Exercise → Return the complete listing that follows, with each line reproduced exactly.

Records for this task →
=====
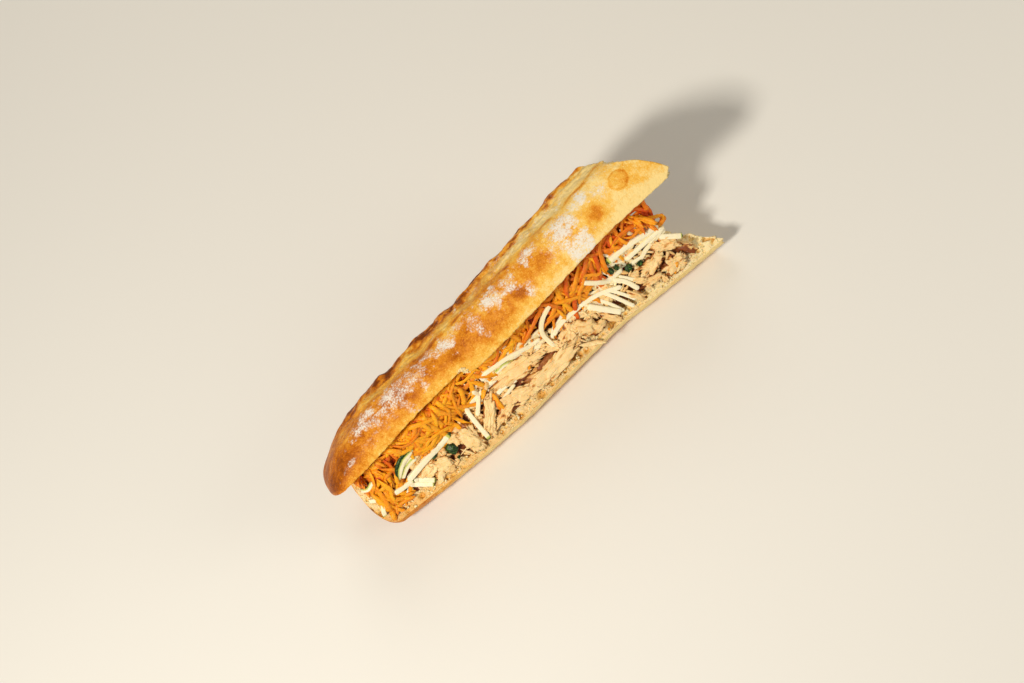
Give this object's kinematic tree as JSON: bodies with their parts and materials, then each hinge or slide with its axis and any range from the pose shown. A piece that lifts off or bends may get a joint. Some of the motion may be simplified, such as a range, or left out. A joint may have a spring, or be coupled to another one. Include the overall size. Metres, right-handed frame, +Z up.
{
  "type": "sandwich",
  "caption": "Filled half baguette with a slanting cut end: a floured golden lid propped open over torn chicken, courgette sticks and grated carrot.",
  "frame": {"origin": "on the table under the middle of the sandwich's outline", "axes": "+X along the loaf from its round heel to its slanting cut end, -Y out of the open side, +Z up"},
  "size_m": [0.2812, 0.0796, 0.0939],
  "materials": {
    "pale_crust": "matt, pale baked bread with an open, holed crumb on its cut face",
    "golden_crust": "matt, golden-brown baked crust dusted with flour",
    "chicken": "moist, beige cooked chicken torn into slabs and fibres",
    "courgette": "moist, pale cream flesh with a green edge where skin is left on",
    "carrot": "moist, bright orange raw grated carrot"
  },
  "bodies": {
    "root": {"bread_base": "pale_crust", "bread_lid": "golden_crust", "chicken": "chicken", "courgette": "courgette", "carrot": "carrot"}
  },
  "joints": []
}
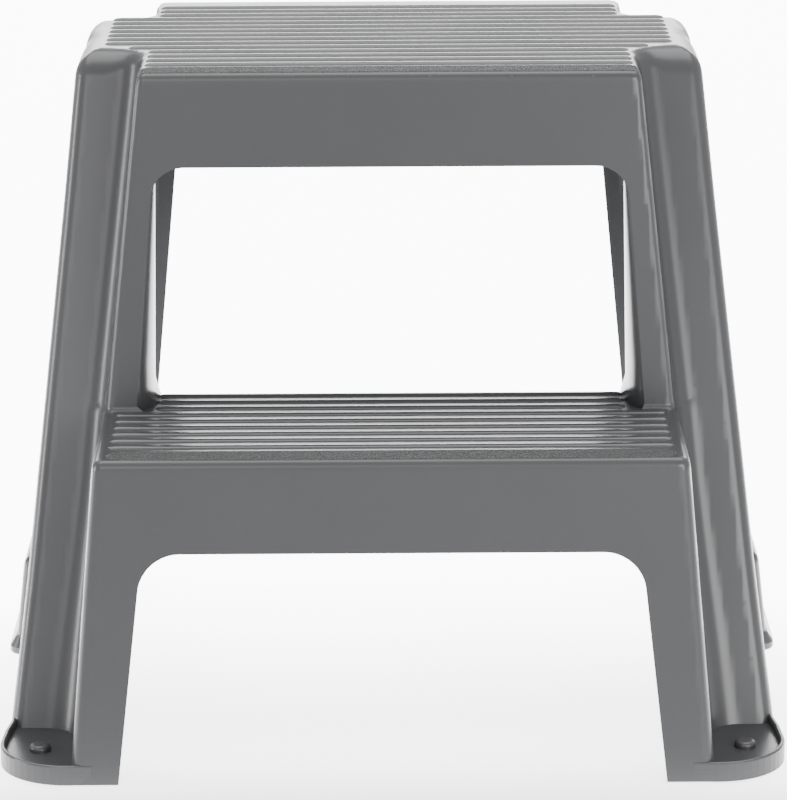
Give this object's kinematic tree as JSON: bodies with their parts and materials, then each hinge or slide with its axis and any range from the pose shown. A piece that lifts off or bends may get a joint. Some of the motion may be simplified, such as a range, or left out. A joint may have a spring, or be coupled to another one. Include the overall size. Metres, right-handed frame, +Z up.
=====
Output for this exercise →
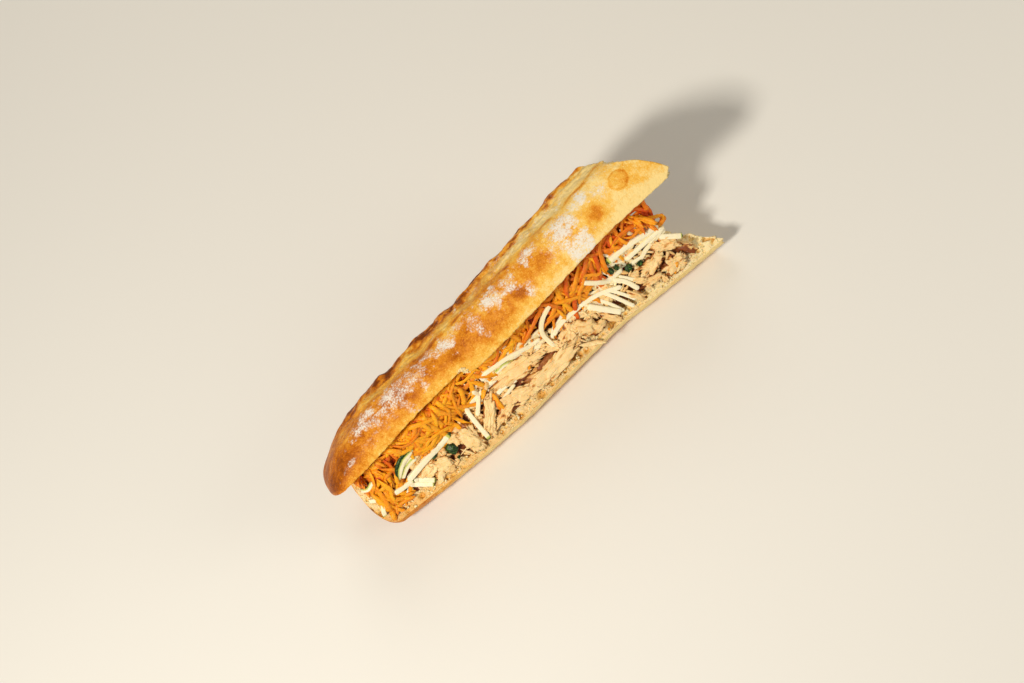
Give this object's kinematic tree as JSON: bodies with their parts and materials, then each hinge or slide with its axis and any range from the pose shown. A piece that lifts off or bends may get a joint. Some of the motion may be simplified, such as a range, or left out. A joint may have a spring, or be coupled to another one. Include the overall size. Metres, right-handed frame, +Z up.
{
  "type": "sandwich",
  "caption": "Filled half baguette with a slanting cut end: a floured golden lid propped open over torn chicken, courgette sticks and grated carrot.",
  "frame": {"origin": "on the table under the middle of the sandwich's outline", "axes": "+X along the loaf from its round heel to its slanting cut end, -Y out of the open side, +Z up"},
  "size_m": [0.2812, 0.0796, 0.0939],
  "materials": {
    "pale_crust": "matt, pale baked bread with an open, holed crumb on its cut face",
    "golden_crust": "matt, golden-brown baked crust dusted with flour",
    "chicken": "moist, beige cooked chicken torn into slabs and fibres",
    "courgette": "moist, pale cream flesh with a green edge where skin is left on",
    "carrot": "moist, bright orange raw grated carrot"
  },
  "bodies": {
    "root": {"bread_base": "pale_crust", "bread_lid": "golden_crust", "chicken": "chicken", "courgette": "courgette", "carrot": "carrot"}
  },
  "joints": []
}
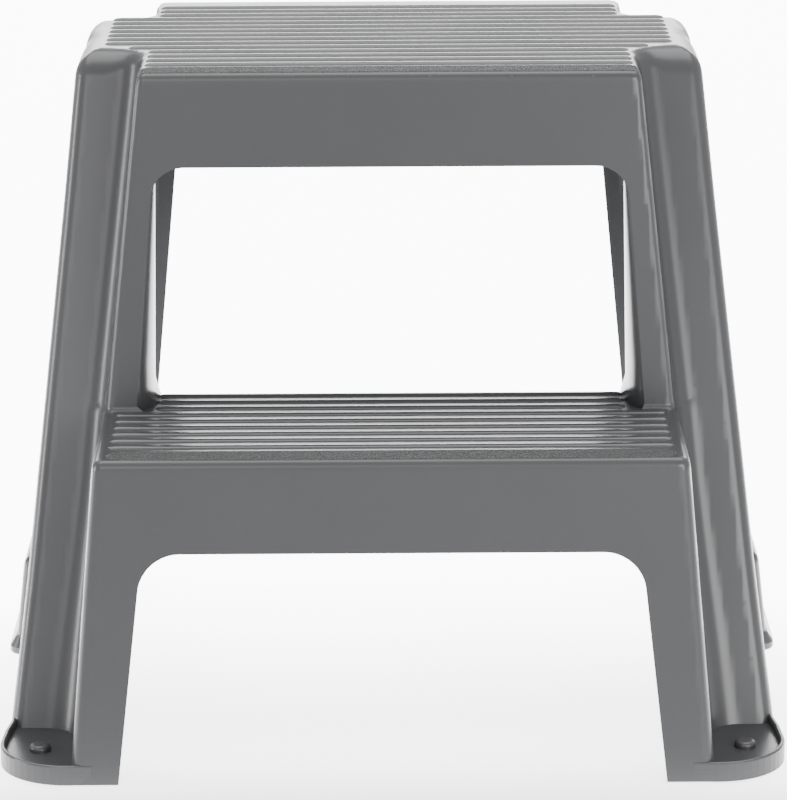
Give this object's kinematic tree as JSON: bodies with their parts and materials, then each hinge or slide with its axis and any range from the pose shown. A piece that lifts off or bends may get a joint. Some of the motion may be simplified, such as a range, or left out. A joint may have a spring, or be coupled to another one. Include the overall size. Metres, right-handed frame, +Z up.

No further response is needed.